▶ _SET TASK_: Each entry should be quoted word for word, including every mark of punctuation.

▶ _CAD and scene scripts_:
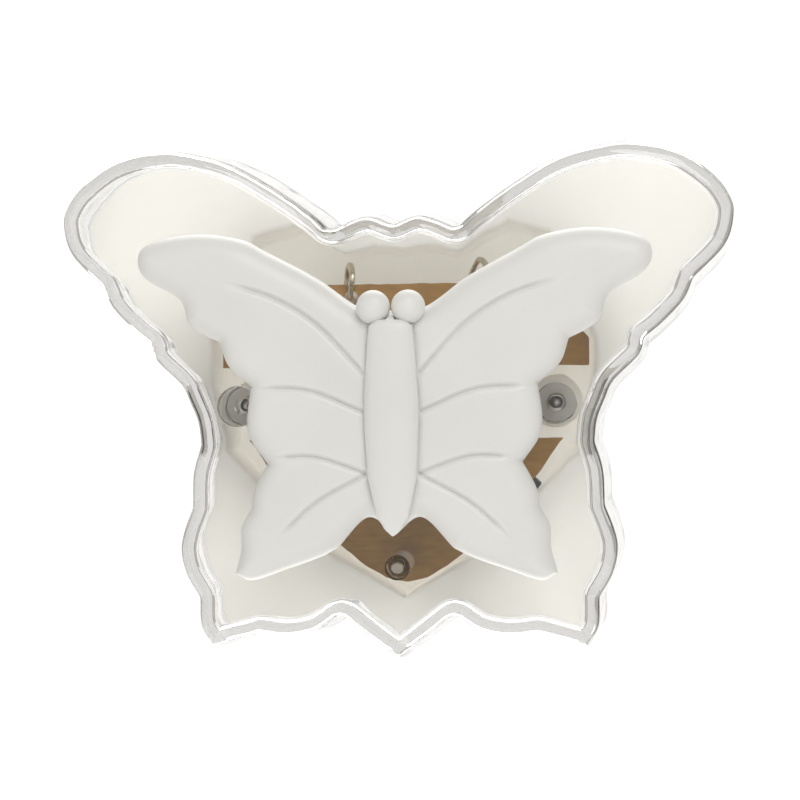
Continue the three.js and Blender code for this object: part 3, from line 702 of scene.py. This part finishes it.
def turned(name, profile, x, z, sides=48):
    """A closed profile of (radius, y) pairs turned about an axis along y at (x, z)."""
    builder = Builder()
    angle = np.linspace(0, 2 * math.pi, sides, endpoint=False)
    points = [(x + r * math.cos(a), y, z + r * math.sin(a)) for r, y in profile for a in angle]
    builder.add(points, ring_faces(len(profile), sides))
    return builder.make(name)


def tube(name, path, radius, sides=14, step=0.35):
    """A round wire along a smooth path, with closed ends."""
    knots = np.array(path, float)
    line = np.vstack([smooth_curve(knots, step, 2), knots[-1:]])
    tangents = np.gradient(line, axis=0)
    tangents /= np.linalg.norm(tangents, axis=1)[:, None]
    side = np.cross(tangents[0], (1, 0.3, 0.2))
    builder = Builder()
    points = []
    for centre, tangent in zip(line, tangents):
        side = side - tangent * side.dot(tangent)
        side /= np.linalg.norm(side)
        other = np.cross(tangent, side)
        for k in range(sides):
            a = 2 * math.pi * k / sides
            points.append(centre + radius * (math.cos(a) * side + math.sin(a) * other))
    faces = ring_faces(len(line), sides)
    faces.append(tuple(range(sides)))
    faces.append(tuple(range((len(line) - 1) * sides, len(line) * sides)))
    builder.add(points, faces)
    return builder.make(name)


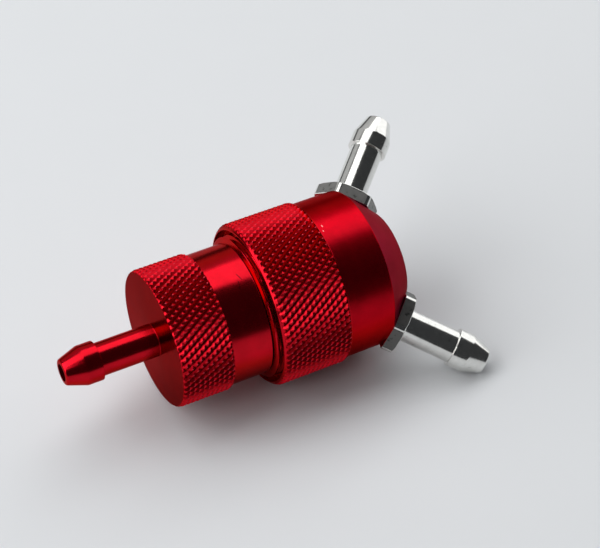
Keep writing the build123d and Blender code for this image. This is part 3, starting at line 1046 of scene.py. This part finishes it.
def place_camera(scene):
    """The camera at the photo's viewing angle."""
    data = bpy.data.cameras.new("camera")
    data.lens = CAMERA_LENS
    data.sensor_width = CAMERA_SENSOR
    data.clip_start = 0.01
    data.clip_end = 10
    camera = bpy.data.objects.new("camera", data)
    right = Vector(CAMERA_RIGHT).normalized()
    back = Vector(CAMERA_BACK).normalized()
    camera.location = Vector(CAMERA_AIM) + back * CAMERA_DISTANCE
    camera.rotation_mode = "QUATERNION"
    camera.rotation_quaternion = Matrix((right, back.cross(right), back)).transposed().to_quaternion()
    scene.collection.objects.link(camera)
    scene.camera = camera


class BuildStage(bpy.types.Operator):
    """Lay the floor and place the lamps and the camera"""

    bl_idname = "filter.stage"
    bl_label = "Stage"

    def execute(self, context):
        lay_floor(context.scene)
        light(context.scene)
        place_camera(context.scene)
        context.scene.view_settings.view_transform = "Standard"
        return {"FINISHED"}


class FilterPanel(bpy.types.Panel):
    """Lists the filter's sizes, finishes and pieces"""

    bl_label = "Fuel filter"
    bl_idname = "VIEW3D_PT_fuel_filter"
    bl_space_type = "VIEW_3D"
    bl_region_type = "UI"
    bl_category = "Fuel filter"

    def draw(self, context):
        for group, kind in GROUPS.items():
            for name in kind.__annotations__:
                self.layout.prop(getattr(context.scene, group), name)
        for operator in OPERATORS:
            self.layout.operator(operator.bl_idname)


GROUPS = {"filter_sizes": FilterSizes, "filter_finishes": FilterFinishes}
OPERATORS = (BuildCap, BuildHousing, BuildNipples, FinishInside, BuildStage)


def register():
    for name, kind in GROUPS.items():
        bpy.utils.register_class(kind)
        setattr(bpy.types.Scene, name, bpy.props.PointerProperty(type=kind))
    for kind in (*OPERATORS, FilterPanel):
        bpy.utils.register_class(kind)


def unregister():
    for kind in (FilterPanel, *reversed(OPERATORS)):
        bpy.utils.unregister_class(kind)
    for name, kind in GROUPS.items():
        delattr(bpy.types.Scene, name)
        bpy.utils.unregister_class(kind)


def main():
    register()
    bpy.ops.filter.cap()
    bpy.ops.filter.housing()
    bpy.ops.filter.nipples()
    bpy.ops.filter.inside()
    bpy.ops.filter.stage()


if __name__ == "__main__":
    main()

▶ _OUTPUT OF THE TASK_:
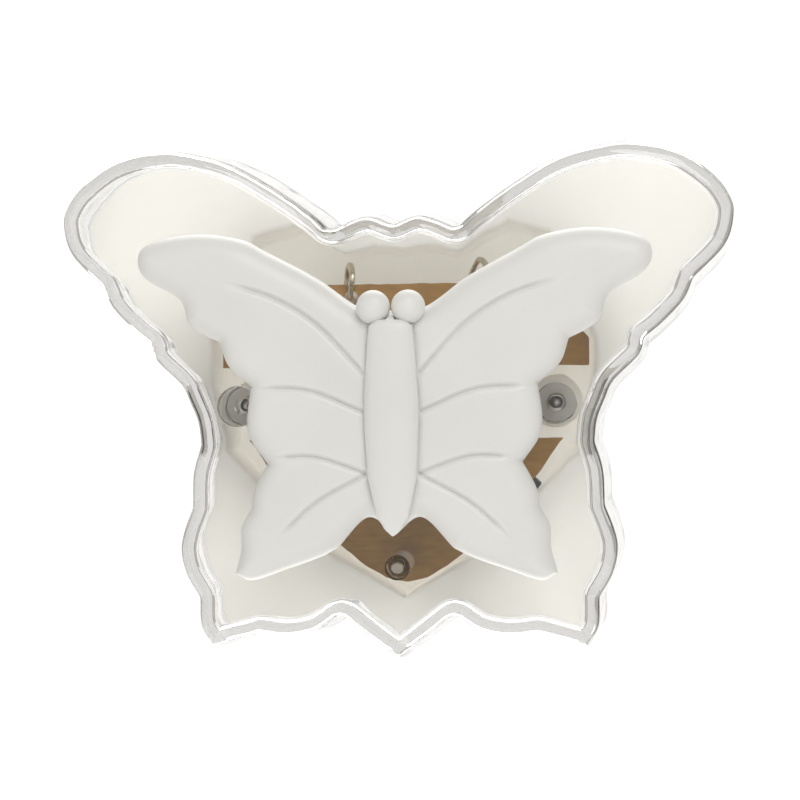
Continue the three.js and Blender code for this object: part 3, from line 702 of scene.py. This part finishes it.
def turned(name, profile, x, z, sides=48):
    """A closed profile of (radius, y) pairs turned about an axis along y at (x, z)."""
    builder = Builder()
    angle = np.linspace(0, 2 * math.pi, sides, endpoint=False)
    points = [(x + r * math.cos(a), y, z + r * math.sin(a)) for r, y in profile for a in angle]
    builder.add(points, ring_faces(len(profile), sides))
    return builder.make(name)


def tube(name, path, radius, sides=14, step=0.35):
    """A round wire along a smooth path, with closed ends."""
    knots = np.array(path, float)
    line = np.vstack([smooth_curve(knots, step, 2), knots[-1:]])
    tangents = np.gradient(line, axis=0)
    tangents /= np.linalg.norm(tangents, axis=1)[:, None]
    side = np.cross(tangents[0], (1, 0.3, 0.2))
    builder = Builder()
    points = []
    for centre, tangent in zip(line, tangents):
        side = side - tangent * side.dot(tangent)
        side /= np.linalg.norm(side)
        other = np.cross(tangent, side)
        for k in range(sides):
            a = 2 * math.pi * k / sides
            points.append(centre + radius * (math.cos(a) * side + math.sin(a) * other))
    faces = ring_faces(len(line), sides)
    faces.append(tuple(range(sides)))
    faces.append(tuple(range((len(line) - 1) * sides, len(line) * sides)))
    builder.add(points, faces)
    return builder.make(name)


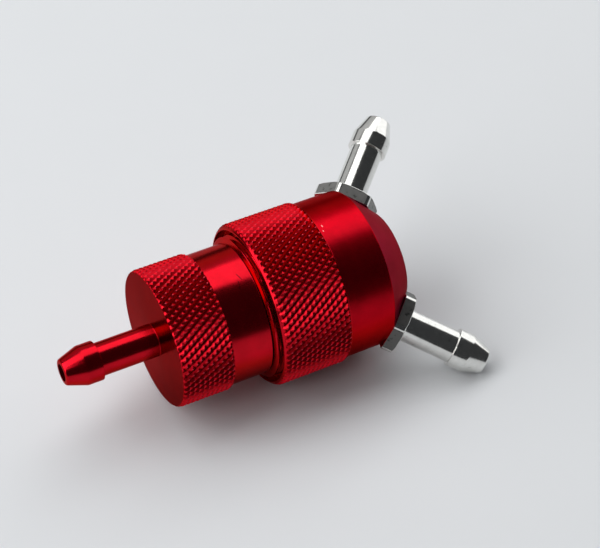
Keep writing the build123d and Blender code for this image. This is part 3, starting at line 1046 of scene.py. This part finishes it.
def place_camera(scene):
    """The camera at the photo's viewing angle."""
    data = bpy.data.cameras.new("camera")
    data.lens = CAMERA_LENS
    data.sensor_width = CAMERA_SENSOR
    data.clip_start = 0.01
    data.clip_end = 10
    camera = bpy.data.objects.new("camera", data)
    right = Vector(CAMERA_RIGHT).normalized()
    back = Vector(CAMERA_BACK).normalized()
    camera.location = Vector(CAMERA_AIM) + back * CAMERA_DISTANCE
    camera.rotation_mode = "QUATERNION"
    camera.rotation_quaternion = Matrix((right, back.cross(right), back)).transposed().to_quaternion()
    scene.collection.objects.link(camera)
    scene.camera = camera


class BuildStage(bpy.types.Operator):
    """Lay the floor and place the lamps and the camera"""

    bl_idname = "filter.stage"
    bl_label = "Stage"

    def execute(self, context):
        lay_floor(context.scene)
        light(context.scene)
        place_camera(context.scene)
        context.scene.view_settings.view_transform = "Standard"
        return {"FINISHED"}


class FilterPanel(bpy.types.Panel):
    """Lists the filter's sizes, finishes and pieces"""

    bl_label = "Fuel filter"
    bl_idname = "VIEW3D_PT_fuel_filter"
    bl_space_type = "VIEW_3D"
    bl_region_type = "UI"
    bl_category = "Fuel filter"

    def draw(self, context):
        for group, kind in GROUPS.items():
            for name in kind.__annotations__:
                self.layout.prop(getattr(context.scene, group), name)
        for operator in OPERATORS:
            self.layout.operator(operator.bl_idname)


GROUPS = {"filter_sizes": FilterSizes, "filter_finishes": FilterFinishes}
OPERATORS = (BuildCap, BuildHousing, BuildNipples, FinishInside, BuildStage)


def register():
    for name, kind in GROUPS.items():
        bpy.utils.register_class(kind)
        setattr(bpy.types.Scene, name, bpy.props.PointerProperty(type=kind))
    for kind in (*OPERATORS, FilterPanel):
        bpy.utils.register_class(kind)


def unregister():
    for kind in (FilterPanel, *reversed(OPERATORS)):
        bpy.utils.unregister_class(kind)
    for name, kind in GROUPS.items():
        delattr(bpy.types.Scene, name)
        bpy.utils.unregister_class(kind)


def main():
    register()
    bpy.ops.filter.cap()
    bpy.ops.filter.housing()
    bpy.ops.filter.nipples()
    bpy.ops.filter.inside()
    bpy.ops.filter.stage()


if __name__ == "__main__":
    main()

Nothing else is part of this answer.